The Guarantor objected to execution of the Japanese Bankruptcy order on the ground that Japan is not a reciprocating territory under section 44-A of the Code of Civil Procedure. And that the Japanese judgement could not be recognized or enforced directly in India. The Court rejected this argument by ruling that the administrator was not seeking to execute a monetary decree. It instead sought to administer the Guarantor's bankruptcy estate in India, which appeared to comprise of two immovable properties.

The Court held that execution of a judgement related to a case where a creditor seeks to enforce repayment of its debt from the judgement debtor. Whereas, administration was distinct and related to the management, preservation and/or sale of the Guarantor's assets in India. In other words, the Japanese administrator was seeking the assistance and cooperation of the Indian Courts in managing the estate of the Guarantor in India, which was wholly distinct from execution proceedings.

 Analysis

Even though the distinction between execution and administration is blurred, the judgement can be rationalized on the basis that the Japanese administrator filed a suit on the basis of the foreign judgement and had not sought to directly execute the Japanese Bankruptcy court order under Section 44 A of the Code of Civil Procedure.  The Guarantor's argument resisting enforcement of the Japanese judgement on the ground that Japan is not a non-reciprocating territory, was misconceived.

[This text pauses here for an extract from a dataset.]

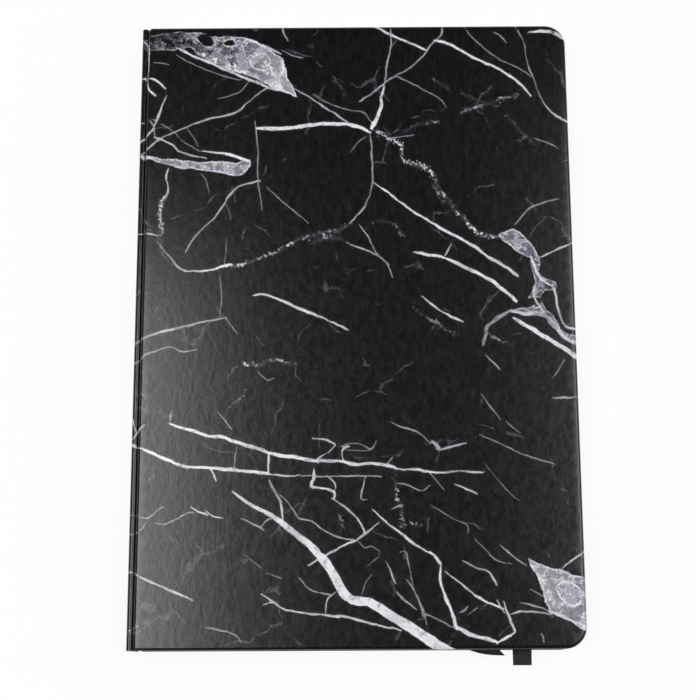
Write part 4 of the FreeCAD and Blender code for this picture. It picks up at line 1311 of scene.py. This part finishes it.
class NOTEBOOK_OT_ribbons(bpy.types.Operator):
    """Lay the ribbon markers between the leaves"""
    bl_idname = "notebook.ribbons"
    bl_label = "Ribbon markers"

    def execute(self, context):
        material = finish(black_satin_ribbon)
        width = sizes()["ribbon_width"]
        head = BLOCK_HIGH.y
        start_x = BLOCK_LOW.x + 0.25 + width / 2
        tail = COVER_LOW.y
        run = 12

        # The first lies a little to the right of the CAD's, as in the photograph, and sinks past the leaves
        level = RIBBON_HIGH.z - TAB_RISE
        shift = 0.35
        place = RIBBON_HIGH.x - width / 2 + shift
        route = [Vector((start_x, head, level)), Vector((start_x, head - run, level)),
                 Vector((place, tail + 2 * run, level)), Vector((place, RIBBON_LOW.y, level))]
        line = ribbon_stations(level, route, fall=0.012, narrowing=0.012)
        first = strap("ribbon_marker_cloth", line, 0.0, material)
        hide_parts("ribbon_marker")

        # The second leaves the tail at a slope, so that its slanting end shows as a tongue
        level = SECOND_HIGH.z - TAB_RISE
        slope = math.radians(2.0)
        turn = math.radians(-17)
        ahead = Vector((math.cos(slope), -math.sin(slope), 0))
        across = Vector((math.sin(slope), math.cos(slope), 0))
        tip = Vector((SECOND_HIGH.x, SECOND_LOW.y, level))
        end = tip + across * (width / 2)
        dip = end - ahead * width
        bend = dip - Matrix.Rotation(turn, 3, "Z") @ ahead * (3 * width)
        route = [Vector((start_x, head, level)), Vector((start_x, head - run, level)), bend, dip, end]
        line = ribbon_stations(level, route, fall=0.0, narrowing=0.0)
        second = strap("second_ribbon_marker_cloth", line, width, material)
        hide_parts("second_ribbon_marker")
        for piece in (first, second):
            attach(piece, "book_block")
        return {"FINISHED"}


class NOTEBOOK_OT_inner_parts(bpy.types.Operator):
    """Give the boards, the spine card and the gauze their materials"""
    bl_idname = "notebook.inner_parts"
    bl_label = "Boards and gauze"

    def execute(self, context):
        dressed = {
            "front_board": recycled_greyboard,
            "back_board": recycled_greyboard,
            "spine_board": recycled_greyboard,
            "spine_lining": starched_gauze,
        }
        for node, maker in dressed.items():
            materials = frame["nodes"][node].data.materials
            materials.clear()
            materials.append(finish(maker))
        return {"FINISHED"}


class NOTEBOOK_OT_stage(bpy.types.Operator):
    """Set the floor, the lights, the background and the camera"""
    bl_idname = "notebook.stage"
    bl_label = "Stage"

    def execute(self, context):
        bpy.ops.object.select_all(action="DESELECT")
        bpy.ops.mesh.primitive_plane_add(size=12, location=(0, 0, 0))
        floor = context.object
        floor.name = "floor"
        floor.data.materials.append(finish(pale_table))
        self.lights()
        self.background(context.scene)
        self.camera(context.scene)
        return {"FINISHED"}

    def lights(self):
        """Hangs two soft panels: their reflections lie over the lower left and the right of the cover."""
        panels = [
            ("window_panel", (-0.69, -0.14, 1.5), (0.9, 1.16), 6.0),
            ("right_panel", (0.98, 0.2, 1.5), (1.2, 0.9), 3.9),
        ]
        for name, place, extent, radiance in panels:
            bpy.ops.object.light_add(type="AREA", location=place)
            lamp = bpy.context.object
            lamp.name = name
            lamp.data.shape = "RECTANGLE"
            lamp.data.size, lamp.data.size_y = extent
            lamp.data.energy = radiance * math.pi * extent[0] * extent[1]

    def background(self, scene):
        """Lights the object from a white horizon, brightest beyond the fore-edge, under a dark ceiling."""
        world = bpy.data.worlds.new("white_horizon")
        scene.world = world
        world.use_nodes = True
        world.node_tree.nodes.clear()
        new = partial(add, world.node_tree)
        direction = new("TexCoord", {}).node.outputs["Generated"]
        parts = new("SeparateXYZ", {}, Vector=direction).node.outputs
        strength = new("MapRange", EASED, parts["Z"], 0.42, 0.6, 1.0, 0.04)
        aside = new("Math", PLUS, new("Math", TIMES, parts["X"], 0.85), new("Math", TIMES, parts["Y"], 0.5))
        strength = new("Math", TIMES, strength, new("MapRange", EASED, aside, -0.35, 0.35, 0.3, 1.0))
        seen = new("LightPath", {}).node.outputs["Is Camera Ray"]
        strength = new("Math", LARGER, strength, seen)
        new("OutputWorld", {}, new("Background", {}, Color=(1, 1, 1, 1), Strength=strength))

    def camera(self, scene):
        """Looks down at the notebook as the photograph does."""
        focal_pixels = 1500
        frame_pixels = 700
        bpy.ops.object.camera_add(location=(0.00054, -0.11557, 0.49391))
        camera = bpy.context.object
        camera.name = "photo_camera"
        tilt, lean, roll = (math.radians(angle) for angle in (12.567, 0.317, -0.326))
        turned = Matrix.Rotation(roll, 4, "Z") @ Matrix.Rotation(tilt, 4, "X") @ Matrix.Rotation(lean, 4, "Y")
        camera.matrix_world = Matrix.Translation(camera.location) @ turned
        camera.data.sensor_width = 36
        camera.data.lens = focal_pixels / frame_pixels * camera.data.sensor_width
        camera.data.clip_start = 0.01
        scene.camera = camera
        scene.view_settings.view_transform = "Standard"


class NOTEBOOK_PT_panel(bpy.types.Panel):
    """Lists the notebook's operators and values"""
    bl_idname = "NOTEBOOK_PT_panel"
    bl_label = "Casebound notebook"
    bl_space_type = "VIEW_3D"
    bl_region_type = "UI"
    bl_category = "Notebook"

    def draw(self, context):
        for operator in OPERATORS:
            self.layout.operator(operator.bl_idname)
        for group in (context.scene.notebook_sizes, context.scene.notebook_colours):
            for name in group.__annotations__:
                self.layout.prop(group, name)


OPERATORS = (NOTEBOOK_OT_covers, NOTEBOOK_OT_endpapers, NOTEBOOK_OT_leaves, NOTEBOOK_OT_ribbons,
             NOTEBOOK_OT_inner_parts, NOTEBOOK_OT_stage)
CLASSES = (NotebookSizes, NotebookColours, *OPERATORS, NOTEBOOK_PT_panel)


def register():
    """Registers the classes and hangs the values on the scene."""
    for cls in CLASSES:
        bpy.utils.register_class(cls)
    bpy.types.Scene.notebook_sizes = PointerProperty(type=NotebookSizes)
    bpy.types.Scene.notebook_colours = PointerProperty(type=NotebookColours)


def unregister():
    """Takes the values and the classes away again."""
    del bpy.types.Scene.notebook_colours
    del bpy.types.Scene.notebook_sizes
    for cls in reversed(CLASSES):
        bpy.utils.unregister_class(cls)


def main():
    """Builds the notebook and its stage."""
    register()
    bpy.ops.notebook.covers()
    bpy.ops.notebook.endpapers()
    bpy.ops.notebook.leaves()
    bpy.ops.notebook.ribbons()
    bpy.ops.notebook.inner_parts()
    bpy.ops.notebook.stage()


if __name__ == "__main__":
    main()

Importance of Extending Co-operation to Foreign Court's Bankruptcy Order

More significantly, the Court highlighted the importance of recognizing and co-operating with foreign bankruptcy courts in preserving the assets belonging to the bankruptcy estate that may be located in India. The Court emphasized that in an increasingly globalized world, foreign creditors should be treated on par with domestic creditors.

No Bar Under the Insolvency and Bankruptcy Code

The Court further held that there was no bar under the Indian Insolvency and Bankruptcy Code 2016 (“IBC”) preventing administration of the bankruptcy estate when ordered by a foreign court.

Prima Facie View that the Transfer of Assets were Fraudulent

The Court also noted that the transfer of assets by the Guarantor to his brother was a sham/ colorable transaction, as it was intended to frustrate the bankruptcy process and avoid attachment of properties belonging to the bankruptcy estate. The Court found these transactions suspect and ruled that the properties in question should be included in the bankruptcy estate.

Conclusion

The judgement extends judicial protection to foreign creditors in circumstances where a debtor adjudicated as insolvent by a foreign court, has substantial assets in India.

A foreign creditor / administrator unable to trace the assets of the insolvent debtor, may now be able to seek the Indian Court's assistance in directing disclosure of assets and bank accounts of its debtor, as a precursor to their attachment.

The Court also helpfully observed that the concept of ‘avoidance of beneficial transactions' applicable under the local insolvency law i.e., IBC, to set aside fraudulent transactions by debtors to avoid attachment of assets in the bankruptcy estate, would equally be applicable to a cross-border insolvency.

The approach and intent of the Delhi High Court is to ensure that India remains a creditor friendly jurisdiction, which extends full co-operation in cases of cross-border insolvency and where foreign bankruptcy trusties / administrators can attach the assets of debt dodgers.

Footnote

1. Toshiaki AIBA vs. Vipan Kumar Sharma and Anr., 2022 SCC OnLine Del. 1260.

The above is a generic analysis and should not be regarded as a substitute for specific advice based on the facts of a client's objectives and specific commercial agreements reached. Please do reach out to us at mail@zba.co.in for any queries.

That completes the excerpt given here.